Their Pioneering Efforts Made Basketball What It Is Today
Who knew the original Harlem Globetrotters of the 1920s weren’t even from Harlem?! They started as a small group of southside Chicago players known as the Savoy Big Five.
The team played exhibition games, marketing their talent across the state of Illinois until a name change and good promo rocketed their skills to the world stage.
By the 1940s, the Harlem Globetrotters were World Championship winners, defeating the reigning NBA champions, the (then) Minneapolis Lakers.
While the basketball we enjoy today is dominated by Black athletes, the Globetrotters paved the way for Black players to finally be considered for inclusion in the segregated big leagues.
The first Black player to sign an NBA contract, Nathaniel “Sweetwater” Clifton, came from the Globetrotters ranks along with other NBA and WNBA legends Wilt Chamberlain and Lynette Woodard, respectively.

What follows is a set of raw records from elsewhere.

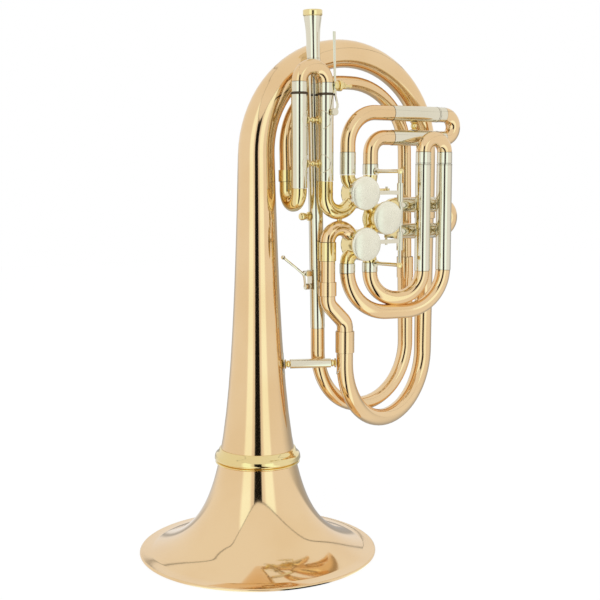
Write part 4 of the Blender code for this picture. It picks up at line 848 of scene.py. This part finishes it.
def outer_tube(name, node, corners, bends, ferrule, slide, base=GOLD):
    """A bent tube with a nickel ferrule at its start and the slide's ringed outer tube at its end."""
    sizes = bpy.context.scene.trumpet_sizes
    total = run_length(corners, bends)
    mouth = total - 0.0012
    first = total - slide if slide < total - 0.0001 else 0
    bands = [(0, ferrule, sizes.slide_tube, NICKEL)] if ferrule else []
    bands.append((first, mouth, sizes.slide_tube, NICKEL))
    bands.append((mouth, total, sizes.slide_tube + 0.0001, NICKEL))
    tube(node, name, corners, bends, sizes.valve_tube, base, bands, sizes.slide_wall)


def ball_stay(name, start, end, waist, flange):
    """A turned stay: a flange at each end, a neck and a ball in the middle."""
    half = (end - start).length / 2
    neck = waist * 0.55
    side = [(0.0, half), (flange - 0.0003, half), (flange, half - 0.0003), (flange, half - 0.0011)]
    side += [(flange - 0.0004, half - 0.0014), (neck * 1.15, half - 0.0022), (neck, half - 0.003)]
    side = [point for point in side if point[1] > waist * 0.8]
    for degrees in range(60, 0, -20):
        angle = math.radians(degrees)
        side.append((max(waist * math.cos(angle), neck), waist * math.sin(angle)))
    profile = side + [(waist, 0.0)] + [(radius, -height) for radius, height in reversed(side)]
    return turned(name, profile, YELLOW, (start + end) / 2, end - start)


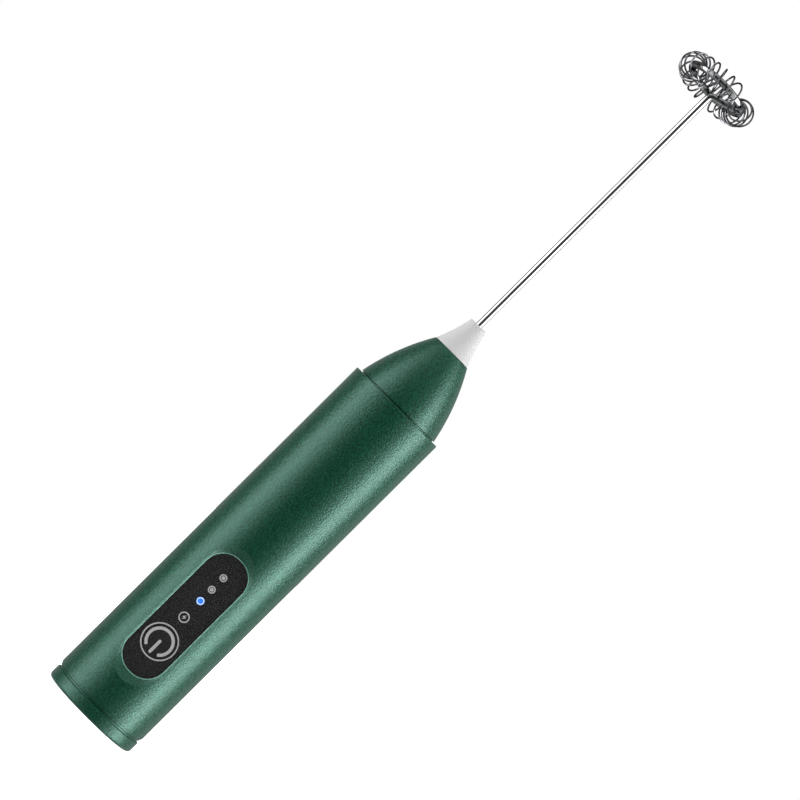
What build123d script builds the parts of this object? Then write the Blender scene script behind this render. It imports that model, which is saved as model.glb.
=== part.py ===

The team has also made strides in diversity and inclusion in their back office too.
When Mannie Jackson purchased the team in 1993, the team’s transfer to Black ownership made Jackson a pioneer in international sports and entertainment company ownership.
Though the team played zero frills basketball at their start, their world record-setting athleticism, light-hearted family-friendly routines, international diplomacy tours, and inclusion of disabled players (as early as 1946) have cemented their legacy as original trendsetters who live up to their motto as “ambassadors of goodwill.”